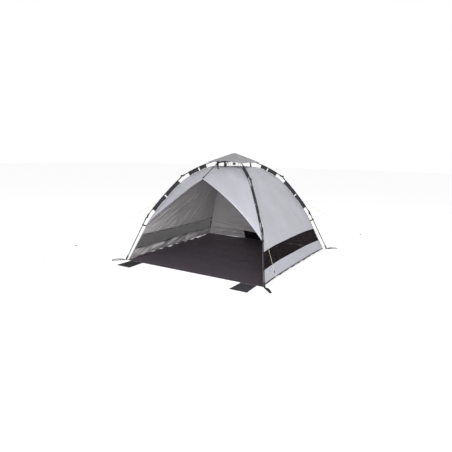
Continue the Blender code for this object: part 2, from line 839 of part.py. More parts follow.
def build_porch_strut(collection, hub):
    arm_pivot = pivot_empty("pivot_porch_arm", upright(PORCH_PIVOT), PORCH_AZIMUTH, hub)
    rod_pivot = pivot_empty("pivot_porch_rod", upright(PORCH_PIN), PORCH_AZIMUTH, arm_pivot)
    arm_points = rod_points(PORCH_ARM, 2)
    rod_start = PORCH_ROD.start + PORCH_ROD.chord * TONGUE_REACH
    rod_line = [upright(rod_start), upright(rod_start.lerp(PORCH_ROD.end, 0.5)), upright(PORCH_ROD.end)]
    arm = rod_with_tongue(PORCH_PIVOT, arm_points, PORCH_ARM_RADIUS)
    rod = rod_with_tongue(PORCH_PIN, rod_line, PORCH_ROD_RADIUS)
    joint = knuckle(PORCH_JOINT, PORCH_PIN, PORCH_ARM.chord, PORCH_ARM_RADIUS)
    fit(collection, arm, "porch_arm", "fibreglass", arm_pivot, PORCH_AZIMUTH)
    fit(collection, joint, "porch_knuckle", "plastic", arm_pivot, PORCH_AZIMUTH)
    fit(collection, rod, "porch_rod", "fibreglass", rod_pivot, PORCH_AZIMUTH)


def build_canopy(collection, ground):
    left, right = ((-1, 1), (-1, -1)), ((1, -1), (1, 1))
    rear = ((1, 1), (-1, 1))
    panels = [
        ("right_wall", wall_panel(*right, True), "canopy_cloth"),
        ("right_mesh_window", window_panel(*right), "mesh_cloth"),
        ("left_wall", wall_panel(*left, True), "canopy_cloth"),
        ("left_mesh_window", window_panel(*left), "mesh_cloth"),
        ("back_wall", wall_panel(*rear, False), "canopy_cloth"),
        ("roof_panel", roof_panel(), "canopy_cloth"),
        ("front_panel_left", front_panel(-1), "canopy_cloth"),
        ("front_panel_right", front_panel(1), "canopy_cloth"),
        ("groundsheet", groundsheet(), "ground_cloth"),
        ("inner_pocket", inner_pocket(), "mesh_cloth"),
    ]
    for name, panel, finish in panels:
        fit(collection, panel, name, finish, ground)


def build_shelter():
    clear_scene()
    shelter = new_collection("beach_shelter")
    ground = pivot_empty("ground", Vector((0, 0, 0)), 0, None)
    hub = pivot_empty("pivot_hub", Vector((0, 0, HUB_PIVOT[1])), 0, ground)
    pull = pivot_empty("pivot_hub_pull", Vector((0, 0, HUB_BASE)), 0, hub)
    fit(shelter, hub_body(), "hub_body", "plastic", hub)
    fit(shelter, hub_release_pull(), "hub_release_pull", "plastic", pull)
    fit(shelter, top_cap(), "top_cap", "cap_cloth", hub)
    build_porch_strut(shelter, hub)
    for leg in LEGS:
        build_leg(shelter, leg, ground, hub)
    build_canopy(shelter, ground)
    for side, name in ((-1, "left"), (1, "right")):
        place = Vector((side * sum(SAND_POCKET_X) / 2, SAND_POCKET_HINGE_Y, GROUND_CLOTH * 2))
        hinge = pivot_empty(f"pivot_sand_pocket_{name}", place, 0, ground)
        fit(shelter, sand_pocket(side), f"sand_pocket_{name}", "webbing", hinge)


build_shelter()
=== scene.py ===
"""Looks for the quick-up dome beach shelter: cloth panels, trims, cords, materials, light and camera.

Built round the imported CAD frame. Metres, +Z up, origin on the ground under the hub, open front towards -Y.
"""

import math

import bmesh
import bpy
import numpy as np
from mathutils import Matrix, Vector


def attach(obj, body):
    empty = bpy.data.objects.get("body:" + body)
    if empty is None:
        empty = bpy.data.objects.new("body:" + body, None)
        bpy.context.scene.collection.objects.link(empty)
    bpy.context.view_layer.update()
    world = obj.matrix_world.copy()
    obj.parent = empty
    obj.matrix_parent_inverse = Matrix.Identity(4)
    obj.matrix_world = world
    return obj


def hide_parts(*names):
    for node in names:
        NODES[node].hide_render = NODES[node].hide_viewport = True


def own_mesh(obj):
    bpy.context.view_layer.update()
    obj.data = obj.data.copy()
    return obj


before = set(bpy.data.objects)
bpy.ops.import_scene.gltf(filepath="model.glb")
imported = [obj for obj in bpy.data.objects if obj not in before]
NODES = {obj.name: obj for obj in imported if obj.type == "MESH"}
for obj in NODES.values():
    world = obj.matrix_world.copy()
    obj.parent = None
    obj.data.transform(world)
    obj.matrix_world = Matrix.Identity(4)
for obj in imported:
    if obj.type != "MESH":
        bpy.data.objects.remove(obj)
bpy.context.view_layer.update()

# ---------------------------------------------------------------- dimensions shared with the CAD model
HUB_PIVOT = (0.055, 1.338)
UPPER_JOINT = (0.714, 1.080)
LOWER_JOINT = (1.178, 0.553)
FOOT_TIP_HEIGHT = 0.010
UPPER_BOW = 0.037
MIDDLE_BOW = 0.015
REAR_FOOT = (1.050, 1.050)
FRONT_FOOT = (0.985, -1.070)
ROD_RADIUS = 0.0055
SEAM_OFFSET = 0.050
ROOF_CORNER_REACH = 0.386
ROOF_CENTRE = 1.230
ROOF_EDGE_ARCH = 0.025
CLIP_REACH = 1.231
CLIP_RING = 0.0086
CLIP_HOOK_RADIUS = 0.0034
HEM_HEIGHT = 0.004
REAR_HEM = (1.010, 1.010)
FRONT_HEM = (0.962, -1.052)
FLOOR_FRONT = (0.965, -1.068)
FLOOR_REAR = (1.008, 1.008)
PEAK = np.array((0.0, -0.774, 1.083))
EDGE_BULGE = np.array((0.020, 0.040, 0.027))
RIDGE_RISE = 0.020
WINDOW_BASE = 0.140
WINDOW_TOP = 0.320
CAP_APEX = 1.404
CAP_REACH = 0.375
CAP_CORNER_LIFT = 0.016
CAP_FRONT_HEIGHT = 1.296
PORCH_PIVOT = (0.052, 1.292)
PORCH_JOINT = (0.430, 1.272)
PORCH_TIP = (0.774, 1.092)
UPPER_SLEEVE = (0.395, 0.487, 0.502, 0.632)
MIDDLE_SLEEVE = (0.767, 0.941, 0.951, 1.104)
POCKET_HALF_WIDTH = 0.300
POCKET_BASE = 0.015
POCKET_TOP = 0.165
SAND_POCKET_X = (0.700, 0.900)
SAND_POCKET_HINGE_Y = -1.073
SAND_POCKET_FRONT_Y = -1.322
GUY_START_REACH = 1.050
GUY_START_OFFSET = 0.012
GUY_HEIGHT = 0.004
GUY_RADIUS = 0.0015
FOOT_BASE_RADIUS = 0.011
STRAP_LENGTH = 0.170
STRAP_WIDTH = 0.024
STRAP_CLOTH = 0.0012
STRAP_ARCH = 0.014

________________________

[Problem requirements]:
Give back all the data exactly as written.

[Exercise result]:
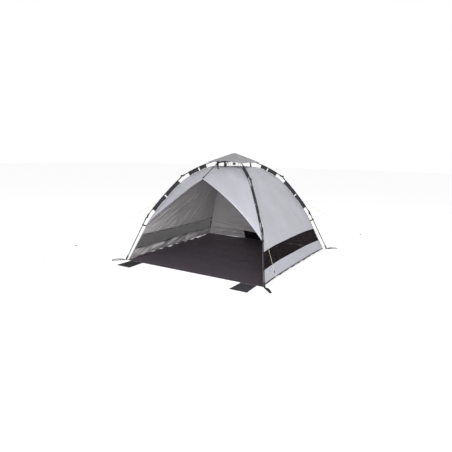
Continue the Blender code for this object: part 2, from line 839 of part.py. More parts follow.
def build_porch_strut(collection, hub):
    arm_pivot = pivot_empty("pivot_porch_arm", upright(PORCH_PIVOT), PORCH_AZIMUTH, hub)
    rod_pivot = pivot_empty("pivot_porch_rod", upright(PORCH_PIN), PORCH_AZIMUTH, arm_pivot)
    arm_points = rod_points(PORCH_ARM, 2)
    rod_start = PORCH_ROD.start + PORCH_ROD.chord * TONGUE_REACH
    rod_line = [upright(rod_start), upright(rod_start.lerp(PORCH_ROD.end, 0.5)), upright(PORCH_ROD.end)]
    arm = rod_with_tongue(PORCH_PIVOT, arm_points, PORCH_ARM_RADIUS)
    rod = rod_with_tongue(PORCH_PIN, rod_line, PORCH_ROD_RADIUS)
    joint = knuckle(PORCH_JOINT, PORCH_PIN, PORCH_ARM.chord, PORCH_ARM_RADIUS)
    fit(collection, arm, "porch_arm", "fibreglass", arm_pivot, PORCH_AZIMUTH)
    fit(collection, joint, "porch_knuckle", "plastic", arm_pivot, PORCH_AZIMUTH)
    fit(collection, rod, "porch_rod", "fibreglass", rod_pivot, PORCH_AZIMUTH)


def build_canopy(collection, ground):
    left, right = ((-1, 1), (-1, -1)), ((1, -1), (1, 1))
    rear = ((1, 1), (-1, 1))
    panels = [
        ("right_wall", wall_panel(*right, True), "canopy_cloth"),
        ("right_mesh_window", window_panel(*right), "mesh_cloth"),
        ("left_wall", wall_panel(*left, True), "canopy_cloth"),
        ("left_mesh_window", window_panel(*left), "mesh_cloth"),
        ("back_wall", wall_panel(*rear, False), "canopy_cloth"),
        ("roof_panel", roof_panel(), "canopy_cloth"),
        ("front_panel_left", front_panel(-1), "canopy_cloth"),
        ("front_panel_right", front_panel(1), "canopy_cloth"),
        ("groundsheet", groundsheet(), "ground_cloth"),
        ("inner_pocket", inner_pocket(), "mesh_cloth"),
    ]
    for name, panel, finish in panels:
        fit(collection, panel, name, finish, ground)


def build_shelter():
    clear_scene()
    shelter = new_collection("beach_shelter")
    ground = pivot_empty("ground", Vector((0, 0, 0)), 0, None)
    hub = pivot_empty("pivot_hub", Vector((0, 0, HUB_PIVOT[1])), 0, ground)
    pull = pivot_empty("pivot_hub_pull", Vector((0, 0, HUB_BASE)), 0, hub)
    fit(shelter, hub_body(), "hub_body", "plastic", hub)
    fit(shelter, hub_release_pull(), "hub_release_pull", "plastic", pull)
    fit(shelter, top_cap(), "top_cap", "cap_cloth", hub)
    build_porch_strut(shelter, hub)
    for leg in LEGS:
        build_leg(shelter, leg, ground, hub)
    build_canopy(shelter, ground)
    for side, name in ((-1, "left"), (1, "right")):
        place = Vector((side * sum(SAND_POCKET_X) / 2, SAND_POCKET_HINGE_Y, GROUND_CLOTH * 2))
        hinge = pivot_empty(f"pivot_sand_pocket_{name}", place, 0, ground)
        fit(shelter, sand_pocket(side), f"sand_pocket_{name}", "webbing", hinge)


build_shelter()
=== scene.py ===
"""Looks for the quick-up dome beach shelter: cloth panels, trims, cords, materials, light and camera.

Built round the imported CAD frame. Metres, +Z up, origin on the ground under the hub, open front towards -Y.
"""

import math

import bmesh
import bpy
import numpy as np
from mathutils import Matrix, Vector


def attach(obj, body):
    empty = bpy.data.objects.get("body:" + body)
    if empty is None:
        empty = bpy.data.objects.new("body:" + body, None)
        bpy.context.scene.collection.objects.link(empty)
    bpy.context.view_layer.update()
    world = obj.matrix_world.copy()
    obj.parent = empty
    obj.matrix_parent_inverse = Matrix.Identity(4)
    obj.matrix_world = world
    return obj


def hide_parts(*names):
    for node in names:
        NODES[node].hide_render = NODES[node].hide_viewport = True


def own_mesh(obj):
    bpy.context.view_layer.update()
    obj.data = obj.data.copy()
    return obj


before = set(bpy.data.objects)
bpy.ops.import_scene.gltf(filepath="model.glb")
imported = [obj for obj in bpy.data.objects if obj not in before]
NODES = {obj.name: obj for obj in imported if obj.type == "MESH"}
for obj in NODES.values():
    world = obj.matrix_world.copy()
    obj.parent = None
    obj.data.transform(world)
    obj.matrix_world = Matrix.Identity(4)
for obj in imported:
    if obj.type != "MESH":
        bpy.data.objects.remove(obj)
bpy.context.view_layer.update()

# ---------------------------------------------------------------- dimensions shared with the CAD model
HUB_PIVOT = (0.055, 1.338)
UPPER_JOINT = (0.714, 1.080)
LOWER_JOINT = (1.178, 0.553)
FOOT_TIP_HEIGHT = 0.010
UPPER_BOW = 0.037
MIDDLE_BOW = 0.015
REAR_FOOT = (1.050, 1.050)
FRONT_FOOT = (0.985, -1.070)
ROD_RADIUS = 0.0055
SEAM_OFFSET = 0.050
ROOF_CORNER_REACH = 0.386
ROOF_CENTRE = 1.230
ROOF_EDGE_ARCH = 0.025
CLIP_REACH = 1.231
CLIP_RING = 0.0086
CLIP_HOOK_RADIUS = 0.0034
HEM_HEIGHT = 0.004
REAR_HEM = (1.010, 1.010)
FRONT_HEM = (0.962, -1.052)
FLOOR_FRONT = (0.965, -1.068)
FLOOR_REAR = (1.008, 1.008)
PEAK = np.array((0.0, -0.774, 1.083))
EDGE_BULGE = np.array((0.020, 0.040, 0.027))
RIDGE_RISE = 0.020
WINDOW_BASE = 0.140
WINDOW_TOP = 0.320
CAP_APEX = 1.404
CAP_REACH = 0.375
CAP_CORNER_LIFT = 0.016
CAP_FRONT_HEIGHT = 1.296
PORCH_PIVOT = (0.052, 1.292)
PORCH_JOINT = (0.430, 1.272)
PORCH_TIP = (0.774, 1.092)
UPPER_SLEEVE = (0.395, 0.487, 0.502, 0.632)
MIDDLE_SLEEVE = (0.767, 0.941, 0.951, 1.104)
POCKET_HALF_WIDTH = 0.300
POCKET_BASE = 0.015
POCKET_TOP = 0.165
SAND_POCKET_X = (0.700, 0.900)
SAND_POCKET_HINGE_Y = -1.073
SAND_POCKET_FRONT_Y = -1.322
GUY_START_REACH = 1.050
GUY_START_OFFSET = 0.012
GUY_HEIGHT = 0.004
GUY_RADIUS = 0.0015
FOOT_BASE_RADIUS = 0.011
STRAP_LENGTH = 0.170
STRAP_WIDTH = 0.024
STRAP_CLOTH = 0.0012
STRAP_ARCH = 0.014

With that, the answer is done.